Here at Zytronic we like to keep a watch out for interesting “touch” stories from around, recently we stumbled upon a novel use for touch sensors in as digital interactive tombstones.
These futuristic gravestones show pictures and videos, as well as other digital content. It’s an interesting concept to use digital content to celebrate the life of deceased person, and certainly one of the most “interesting” applications we’ve seen.
And the idea got us thinking……could a Zombie use a touchscreen? Yes, we know zombies aren’t “technically” real, but the question is intruding (to us). So here goes, lets delve into fantasy.
In order to answer this, it’s important to understand how a “touch” is registered on touch sensors.
This is a method of touch detection using two flexible substrates with a resistive material separated by an air gap. When a user touches the screen, the pressure of their finger forces the two substrates together, creating contact between the resistive layers, registering as a touch.
The technology works with any object including a stylus, so there’s a very good chance that the undead would indeed be able to use this type of technology. On the downside, resistive technology is very susceptible to damage from scratching, and we feel that perhaps zombies probably wouldn’t have the gentlest of touches, and the constant scratching would damage the screen and eventually lead to failure. So probably not the best choice.
Surface Capacitive touch technology is created by applying a very thin layer of ITO (indium Tin Oxide), or another type of transparent conductive material to a glass substrate, and a small electrical charge is applied to the conductive layer.
Touches are registered when a finger, or conductive stylus touches the surface of the sensor and some of the electrical charge is transferred away from the screen to the user. The touch controller then registers the decreasing in charge and can pinpoint the touch coordinates.
But can capacitive screens register a zombie’s touch? Unlikely. It could be argued that without a heartbeat, zombies don’t produce any electrical impulses in their bodies, and the charge from the touch screen would not be able to transfer to their body. Also, capacitive touch sensors will be at a major disadvantage in the apocalypse, as the operation is affected by damage to the screen and liquids on the surface, and as we all know zombies don’t wash their hands and would likely contaminate a touch screen.
Protective Capacitive technology
Zytronic’s own “brand” of touch technology is created by laminating a near invisible matrix of conductive wire to the rear of a glass substrate. Touch is detected when a finger, or stylus touches the glass, and the human bodies own natural “capacitance” or electrical charge disrupts the electrical charge of the sensor, and the touch controller registers the touch.

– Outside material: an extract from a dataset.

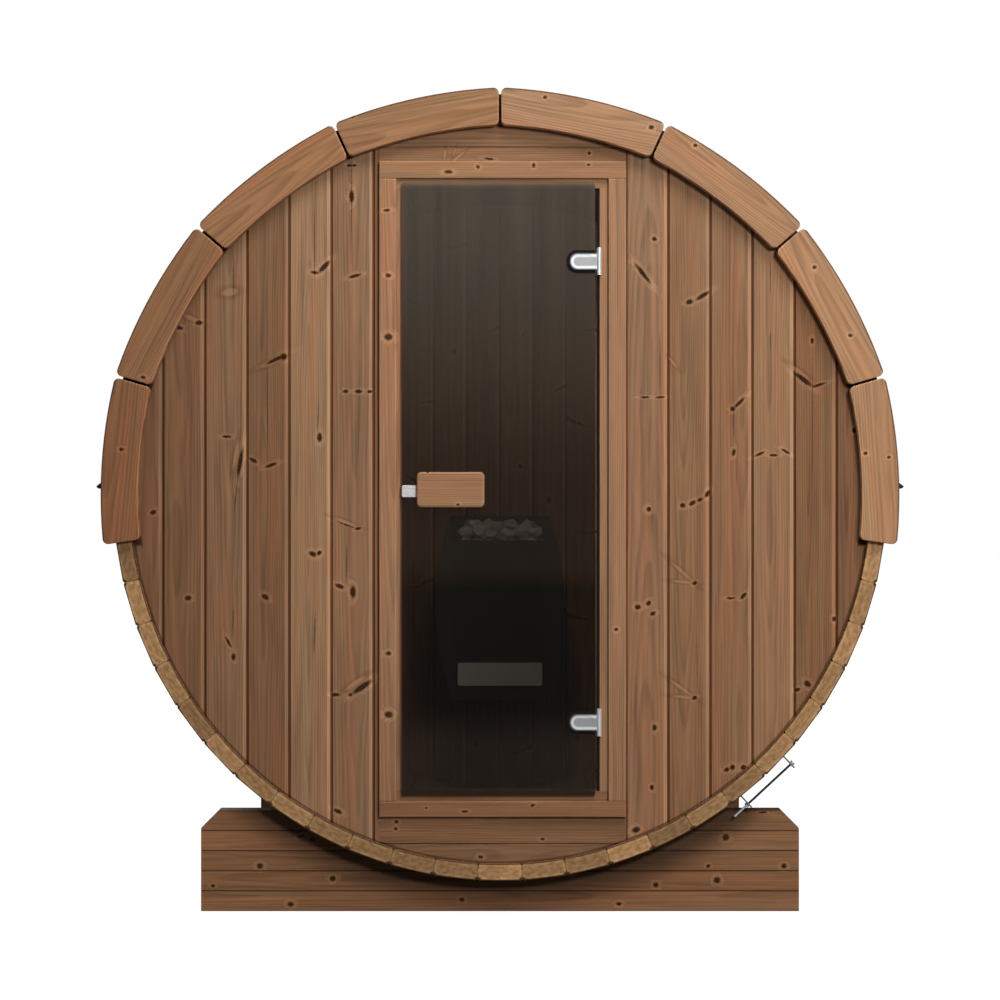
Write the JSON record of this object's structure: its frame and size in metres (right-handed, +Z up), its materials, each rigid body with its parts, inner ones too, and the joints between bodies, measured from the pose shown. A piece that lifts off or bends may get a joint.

On the positive side, Zytronic’s projective capacitive sensors are certainly tough enough to survive the daily wear and tear of apocalyptic life. The sensors are resistant to scratches, and impact damage. They aren’t affected by surface contaminants, or liquids, and can even handle multi-user functionality. But will they be usable by the dead?
Sadly not. As protective capacitive sensors require either a stylus or “living” body with natural capacitance (ie a heartbeat and electrical impulses), its unlikely that a zombie would register as a touch ☹
While this is disappointing, the durable nature of the tech does mean that any survivors in this dystopian apocalypse can look forward to fully functional Zytronic touch sensors, so we’ll take this as a win!